**Dataset extract**
-- START --

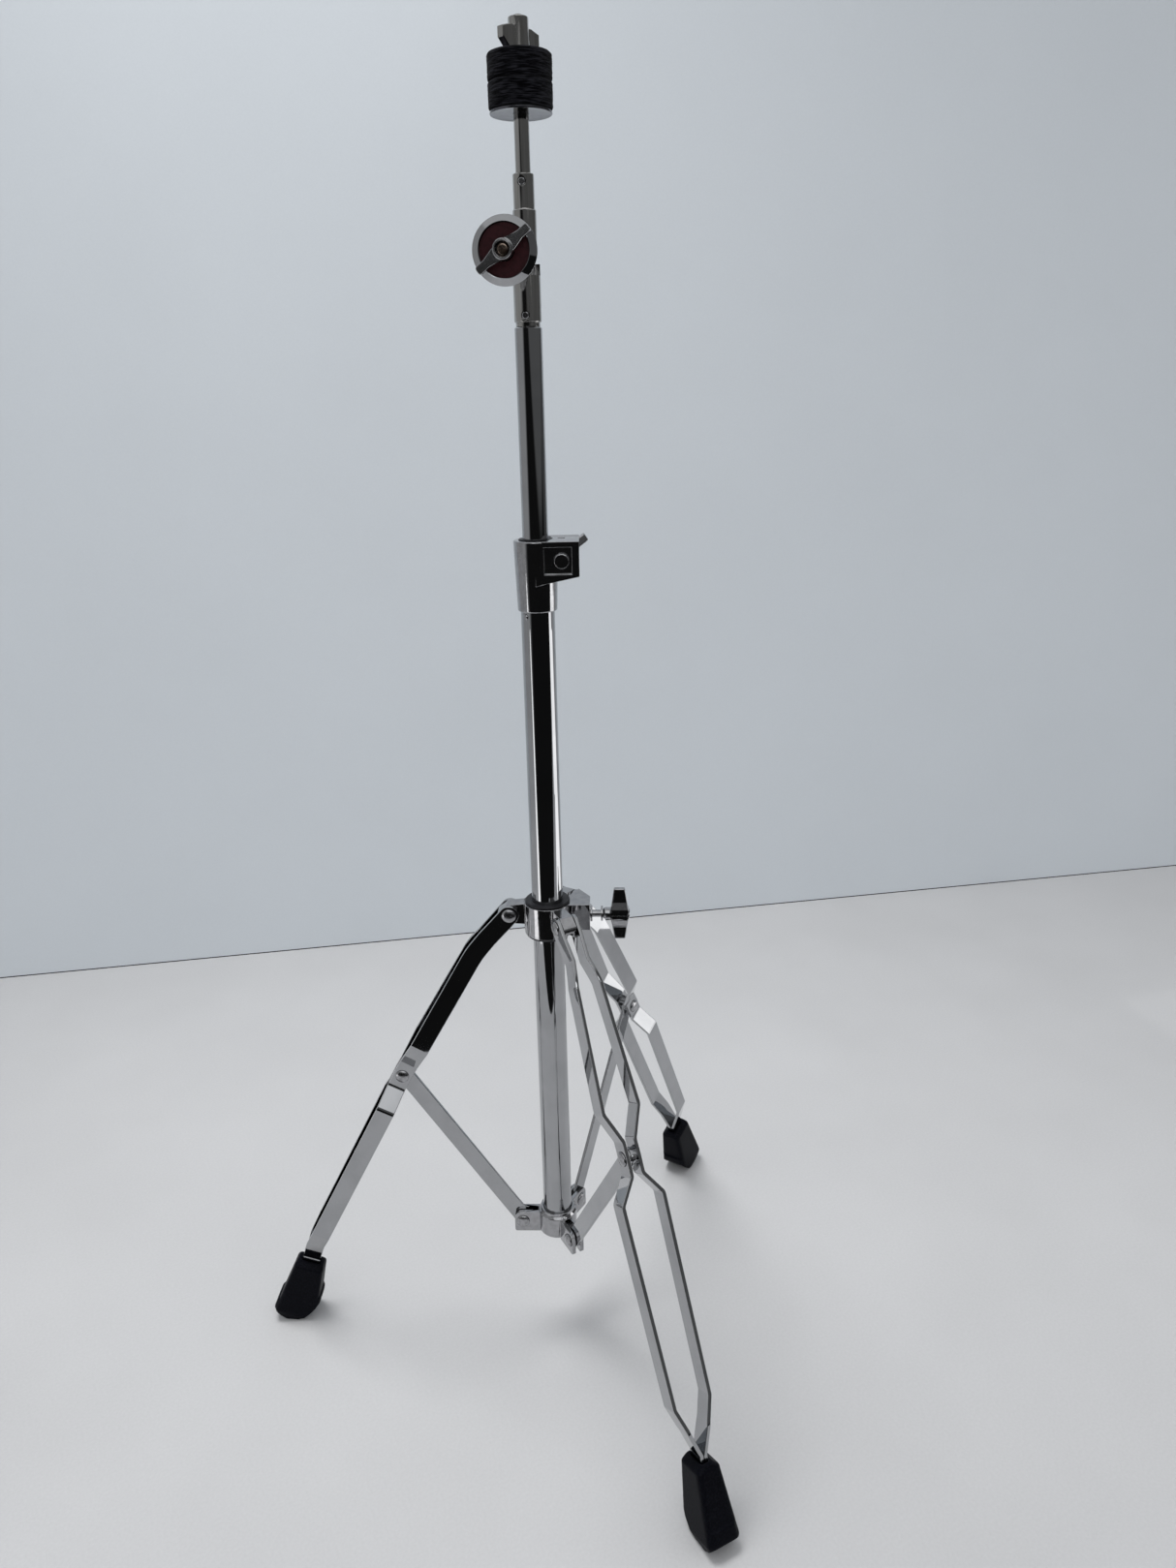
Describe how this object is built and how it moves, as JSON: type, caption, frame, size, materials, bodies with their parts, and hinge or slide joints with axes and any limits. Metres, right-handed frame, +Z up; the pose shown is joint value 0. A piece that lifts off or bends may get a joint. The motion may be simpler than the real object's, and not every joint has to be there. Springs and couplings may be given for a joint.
{
  "type": "cymbal stand",
  "caption": "Straight cymbal stand with a folding tripod of paired flat straps, a telescoping tube in a cast clamp and a tilting rod with two felts.",
  "frame": {"origin": "on the floor, under the middle of the box that holds the whole stand", "axes": "+Z up along the tube; the first leg points along -Y, the other two stand 120 degrees to each side of it"},
  "size_m": [0.4774, 0.4155, 1.048],
  "materials": {
    "chrome": "mirror chrome plating",
    "dark_steel": "plated steel fastener",
    "nylon": "black moulded nylon",
    "rubber": "satin black rubber",
    "felt": "pressed wool felt, near black",
    "burgundy": "dark burgundy disc"
  },
  "bodies": {
    "stand": {"base_tube": "chrome", "tube_end_plug": "nylon", "tube_stop_rivet": "dark_steel", "lower_collar": "chrome", "foot_rivet_1": "dark_steel", "foot_rivet_2": "dark_steel", "foot_rivet_3": "dark_steel", "height_clamp": "chrome", "clamp_bolt": "chrome"},
    "mast_bush": {"clamp_bush": "nylon"},
    "clamp_handle": {"clamp_wing_handle": "chrome"},
    "mast": {"upper_tube": "chrome", "tilter_base": "chrome", "tilter_base_screw": "dark_steel", "tilter_cap": "chrome", "tilter_inlay": "burgundy", "tilter_washer": "dark_steel", "tilter_bolt": "dark_steel"},
    "tilter_wing": {"tilter_wing": "chrome"},
    "head": {"tilter_head": "chrome", "tilter_head_screw": "dark_steel", "cymbal_rod": "chrome", "seat_sleeve": "nylon", "cup_washer": "chrome", "lower_felt": "felt"},
    "top_felt": {"upper_felt": "felt"},
    "nut": {"wing_nut": "chrome"},
    "collar": {"leg_collar": "chrome", "collar_bush_upper": "nylon", "collar_bush_lower": "nylon", "collar_pressure_pad": "nylon", "leg_rivet_1": "dark_steel", "leg_rivet_2": "dark_steel", "leg_rivet_3": "dark_steel"},
    "collar_handle": {"collar_wing_screw": "chrome", "collar_wing_handle": "chrome"},
    "leg_1": {"leg_1_strap_left": "chrome", "leg_1_strap_right": "chrome", "leg_1_boot": "rubber", "leg_1_brace_rivet": "dark_steel", "leg_1_spacer_left": "chrome", "leg_1_spacer_right": "chrome"},
    "brace_1": {"brace_1": "chrome"},
    "leg_2": {"leg_2_strap_left": "chrome", "leg_2_strap_right": "chrome", "leg_2_boot": "rubber", "leg_2_brace_rivet": "dark_steel", "leg_2_spacer_left": "chrome", "leg_2_spacer_right": "chrome"},
    "brace_2": {"brace_2": "chrome"},
    "leg_3": {"leg_3_strap_left": "chrome", "leg_3_strap_right": "chrome", "leg_3_boot": "rubber", "leg_3_brace_rivet": "dark_steel", "leg_3_spacer_left": "chrome", "leg_3_spacer_right": "chrome"},
    "brace_3": {"brace_3": "chrome"}
  },
  "joints": [
    {"name": "leg_fold", "type": "hinge", "parent": "stand", "child": "brace_1", "pos_m": [0, 0.03044, 0.11], "axis": [-1, 0, 0], "range_deg": [-0.8, 24]},
    {"name": "leg_1_fold", "type": "hinge", "parent": "brace_1", "child": "leg_1", "pos_m": [0, -0.06896, 0.2645], "axis": [-1, 0, 0], "range_deg": [-50, 3.6]},
    {"name": "brace_2_fold", "type": "hinge", "parent": "stand", "child": "brace_2", "pos_m": [0.02719, 0.07754, 0.11], "axis": [0.5, -0.866, 0], "range_deg": [-1.8, 25]},
    {"name": "leg_2_fold", "type": "hinge", "parent": "brace_2", "child": "leg_2", "pos_m": [0.11328, 0.12723, 0.2645], "axis": [0.5, -0.866, 0], "range_deg": [-50, 3.6]},
    {"name": "brace_3_fold", "type": "hinge", "parent": "stand", "child": "brace_3", "pos_m": [-0.02719, 0.07754, 0.11], "axis": [0.5, 0.866, 0], "range_deg": [-1.8, 25]},
    {"name": "leg_3_fold", "type": "hinge", "parent": "brace_3", "child": "leg_3", "pos_m": [-0.11328, 0.12723, 0.2645], "axis": [0.5, 0.866, 0], "range_deg": [-50, 3.6]},
    {"name": "collar_follow", "type": "hinge", "parent": "leg_1", "child": "collar", "pos_m": [0, 0.03044, 0.419], "axis": [-1, 0, 0], "range_deg": [-1.8, 25]},
    {"name": "collar_wing_turn", "type": "hinge", "parent": "collar", "child": "collar_handle", "pos_m": [0, 0.06184, 0.4169], "axis": [0.866, -0.5, 0], "continuous": true},
    {"name": "clamp_wing_turn", "type": "hinge", "parent": "stand", "child": "clamp_handle", "pos_m": [0.01678, 0.05291, 0.7057], "axis": [0.4695, 0.8829, 0], "continuous": true},
    {"name": "mast_turn", "type": "hinge", "parent": "stand", "child": "mast_bush", "pos_m": [0, 0.06184, 0.7], "axis": [0, 0, 1], "continuous": true},
    {"name": "mast_slide", "type": "slide", "parent": "mast_bush", "child": "mast", "axis": [0, 0, 1], "range_m": [-0.12, 0.25]},
    {"name": "tilter_tilt", "type": "hinge", "parent": "mast", "child": "head", "pos_m": [-0.0085, 0.06749, 0.9097], "axis": [-0.5534, -0.8329, 0], "range_deg": [-45, 60]},
    {"name": "tilter_wing_turn", "type": "hinge", "parent": "mast", "child": "tilter_wing", "pos_m": [-0.0085, 0.06749, 0.9097], "axis": [-0.5534, -0.8329, 0], "continuous": true},
    {"name": "top_felt_lift", "type": "slide", "parent": "head", "child": "top_felt", "axis": [0, 0, 1], "range_m": [0, 0.05]},
    {"name": "wing_nut_turn", "type": "hinge", "parent": "top_felt", "child": "nut", "pos_m": [0, 0.06184, 1.03], "axis": [0, 0, 1], "continuous": true}
  ],
  "couplings": [
    {"joint": "leg_1_fold", "follows": "leg_fold", "ratio": -2},
    {"joint": "brace_2_fold", "follows": "leg_fold", "ratio": 1},
    {"joint": "leg_2_fold", "follows": "leg_fold", "ratio": -2},
    {"joint": "brace_3_fold", "follows": "leg_fold", "ratio": 1},
    {"joint": "leg_3_fold", "follows": "leg_fold", "ratio": -2},
    {"joint": "collar_follow", "follows": "leg_fold", "ratio": 1}
  ]
}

-- END --

Restate the data above word for word.

**Complete output**
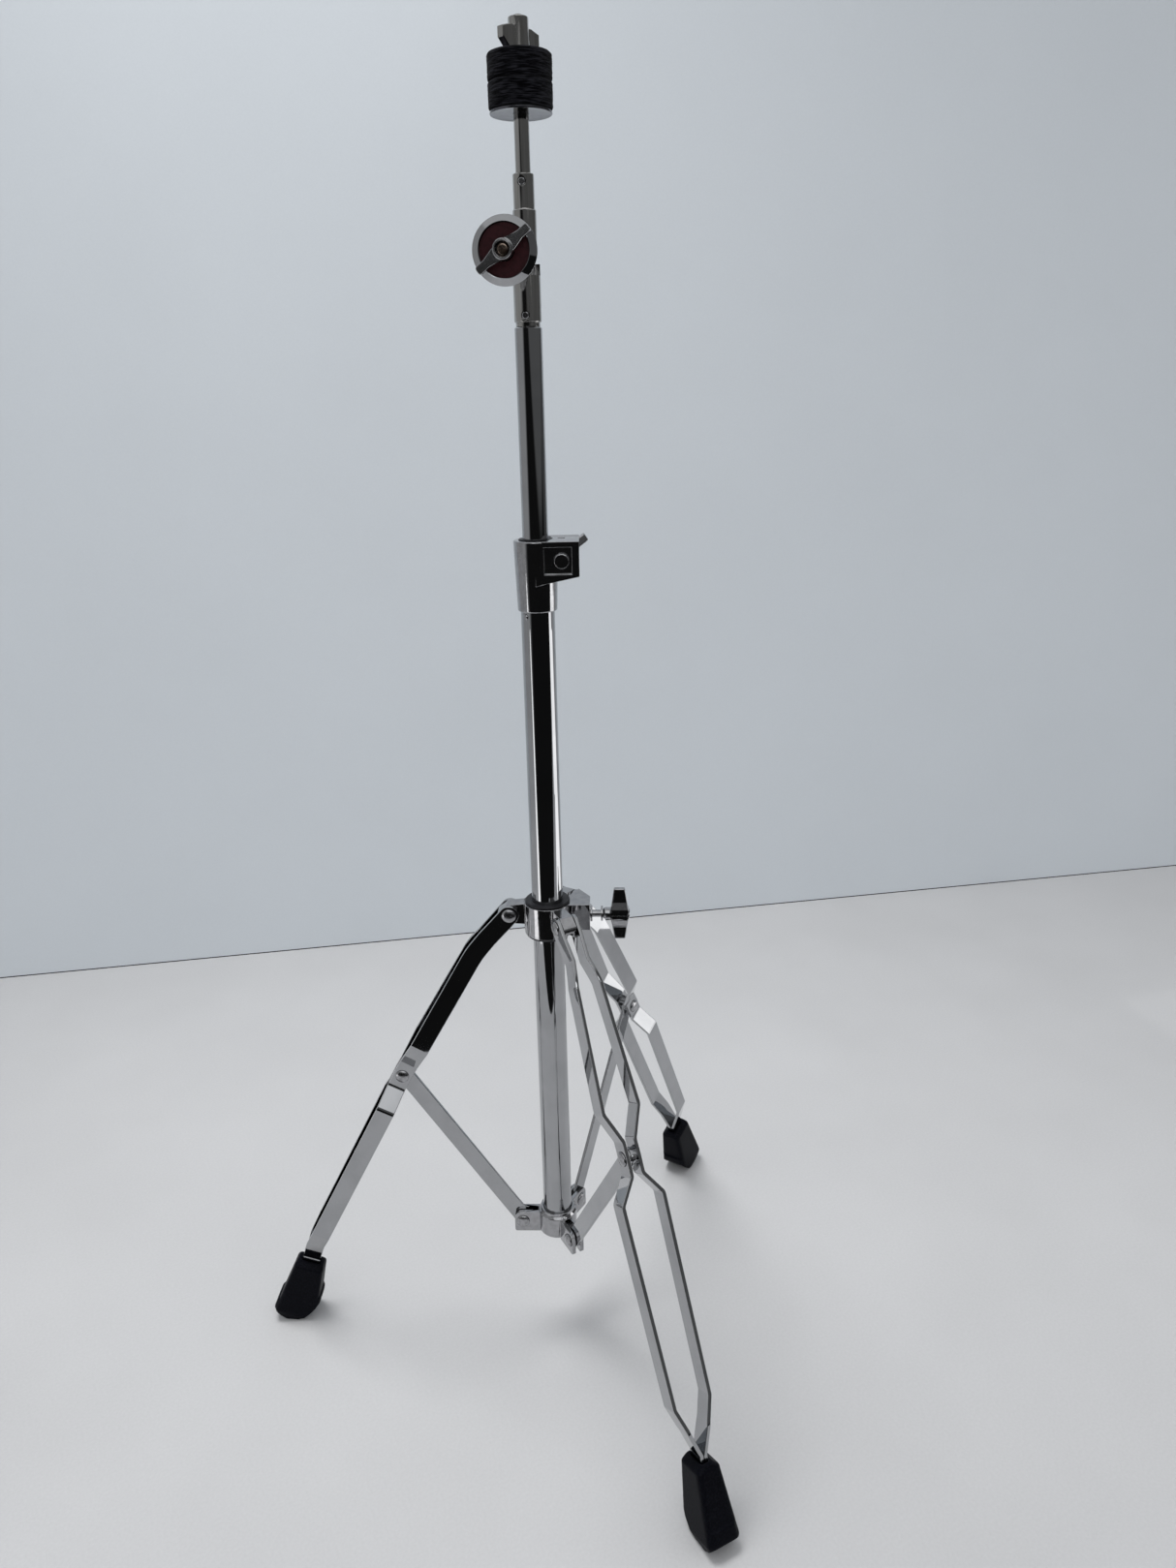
Describe how this object is built and how it moves, as JSON: type, caption, frame, size, materials, bodies with their parts, and hinge or slide joints with axes and any limits. Metres, right-handed frame, +Z up; the pose shown is joint value 0. A piece that lifts off or bends may get a joint. The motion may be simpler than the real object's, and not every joint has to be there. Springs and couplings may be given for a joint.
{
  "type": "cymbal stand",
  "caption": "Straight cymbal stand with a folding tripod of paired flat straps, a telescoping tube in a cast clamp and a tilting rod with two felts.",
  "frame": {"origin": "on the floor, under the middle of the box that holds the whole stand", "axes": "+Z up along the tube; the first leg points along -Y, the other two stand 120 degrees to each side of it"},
  "size_m": [0.4774, 0.4155, 1.048],
  "materials": {
    "chrome": "mirror chrome plating",
    "dark_steel": "plated steel fastener",
    "nylon": "black moulded nylon",
    "rubber": "satin black rubber",
    "felt": "pressed wool felt, near black",
    "burgundy": "dark burgundy disc"
  },
  "bodies": {
    "stand": {"base_tube": "chrome", "tube_end_plug": "nylon", "tube_stop_rivet": "dark_steel", "lower_collar": "chrome", "foot_rivet_1": "dark_steel", "foot_rivet_2": "dark_steel", "foot_rivet_3": "dark_steel", "height_clamp": "chrome", "clamp_bolt": "chrome"},
    "mast_bush": {"clamp_bush": "nylon"},
    "clamp_handle": {"clamp_wing_handle": "chrome"},
    "mast": {"upper_tube": "chrome", "tilter_base": "chrome", "tilter_base_screw": "dark_steel", "tilter_cap": "chrome", "tilter_inlay": "burgundy", "tilter_washer": "dark_steel", "tilter_bolt": "dark_steel"},
    "tilter_wing": {"tilter_wing": "chrome"},
    "head": {"tilter_head": "chrome", "tilter_head_screw": "dark_steel", "cymbal_rod": "chrome", "seat_sleeve": "nylon", "cup_washer": "chrome", "lower_felt": "felt"},
    "top_felt": {"upper_felt": "felt"},
    "nut": {"wing_nut": "chrome"},
    "collar": {"leg_collar": "chrome", "collar_bush_upper": "nylon", "collar_bush_lower": "nylon", "collar_pressure_pad": "nylon", "leg_rivet_1": "dark_steel", "leg_rivet_2": "dark_steel", "leg_rivet_3": "dark_steel"},
    "collar_handle": {"collar_wing_screw": "chrome", "collar_wing_handle": "chrome"},
    "leg_1": {"leg_1_strap_left": "chrome", "leg_1_strap_right": "chrome", "leg_1_boot": "rubber", "leg_1_brace_rivet": "dark_steel", "leg_1_spacer_left": "chrome", "leg_1_spacer_right": "chrome"},
    "brace_1": {"brace_1": "chrome"},
    "leg_2": {"leg_2_strap_left": "chrome", "leg_2_strap_right": "chrome", "leg_2_boot": "rubber", "leg_2_brace_rivet": "dark_steel", "leg_2_spacer_left": "chrome", "leg_2_spacer_right": "chrome"},
    "brace_2": {"brace_2": "chrome"},
    "leg_3": {"leg_3_strap_left": "chrome", "leg_3_strap_right": "chrome", "leg_3_boot": "rubber", "leg_3_brace_rivet": "dark_steel", "leg_3_spacer_left": "chrome", "leg_3_spacer_right": "chrome"},
    "brace_3": {"brace_3": "chrome"}
  },
  "joints": [
    {"name": "leg_fold", "type": "hinge", "parent": "stand", "child": "brace_1", "pos_m": [0, 0.03044, 0.11], "axis": [-1, 0, 0], "range_deg": [-0.8, 24]},
    {"name": "leg_1_fold", "type": "hinge", "parent": "brace_1", "child": "leg_1", "pos_m": [0, -0.06896, 0.2645], "axis": [-1, 0, 0], "range_deg": [-50, 3.6]},
    {"name": "brace_2_fold", "type": "hinge", "parent": "stand", "child": "brace_2", "pos_m": [0.02719, 0.07754, 0.11], "axis": [0.5, -0.866, 0], "range_deg": [-1.8, 25]},
    {"name": "leg_2_fold", "type": "hinge", "parent": "brace_2", "child": "leg_2", "pos_m": [0.11328, 0.12723, 0.2645], "axis": [0.5, -0.866, 0], "range_deg": [-50, 3.6]},
    {"name": "brace_3_fold", "type": "hinge", "parent": "stand", "child": "brace_3", "pos_m": [-0.02719, 0.07754, 0.11], "axis": [0.5, 0.866, 0], "range_deg": [-1.8, 25]},
    {"name": "leg_3_fold", "type": "hinge", "parent": "brace_3", "child": "leg_3", "pos_m": [-0.11328, 0.12723, 0.2645], "axis": [0.5, 0.866, 0], "range_deg": [-50, 3.6]},
    {"name": "collar_follow", "type": "hinge", "parent": "leg_1", "child": "collar", "pos_m": [0, 0.03044, 0.419], "axis": [-1, 0, 0], "range_deg": [-1.8, 25]},
    {"name": "collar_wing_turn", "type": "hinge", "parent": "collar", "child": "collar_handle", "pos_m": [0, 0.06184, 0.4169], "axis": [0.866, -0.5, 0], "continuous": true},
    {"name": "clamp_wing_turn", "type": "hinge", "parent": "stand", "child": "clamp_handle", "pos_m": [0.01678, 0.05291, 0.7057], "axis": [0.4695, 0.8829, 0], "continuous": true},
    {"name": "mast_turn", "type": "hinge", "parent": "stand", "child": "mast_bush", "pos_m": [0, 0.06184, 0.7], "axis": [0, 0, 1], "continuous": true},
    {"name": "mast_slide", "type": "slide", "parent": "mast_bush", "child": "mast", "axis": [0, 0, 1], "range_m": [-0.12, 0.25]},
    {"name": "tilter_tilt", "type": "hinge", "parent": "mast", "child": "head", "pos_m": [-0.0085, 0.06749, 0.9097], "axis": [-0.5534, -0.8329, 0], "range_deg": [-45, 60]},
    {"name": "tilter_wing_turn", "type": "hinge", "parent": "mast", "child": "tilter_wing", "pos_m": [-0.0085, 0.06749, 0.9097], "axis": [-0.5534, -0.8329, 0], "continuous": true},
    {"name": "top_felt_lift", "type": "slide", "parent": "head", "child": "top_felt", "axis": [0, 0, 1], "range_m": [0, 0.05]},
    {"name": "wing_nut_turn", "type": "hinge", "parent": "top_felt", "child": "nut", "pos_m": [0, 0.06184, 1.03], "axis": [0, 0, 1], "continuous": true}
  ],
  "couplings": [
    {"joint": "leg_1_fold", "follows": "leg_fold", "ratio": -2},
    {"joint": "brace_2_fold", "follows": "leg_fold", "ratio": 1},
    {"joint": "leg_2_fold", "follows": "leg_fold", "ratio": -2},
    {"joint": "brace_3_fold", "follows": "leg_fold", "ratio": 1},
    {"joint": "leg_3_fold", "follows": "leg_fold", "ratio": -2},
    {"joint": "collar_follow", "follows": "leg_fold", "ratio": 1}
  ]
}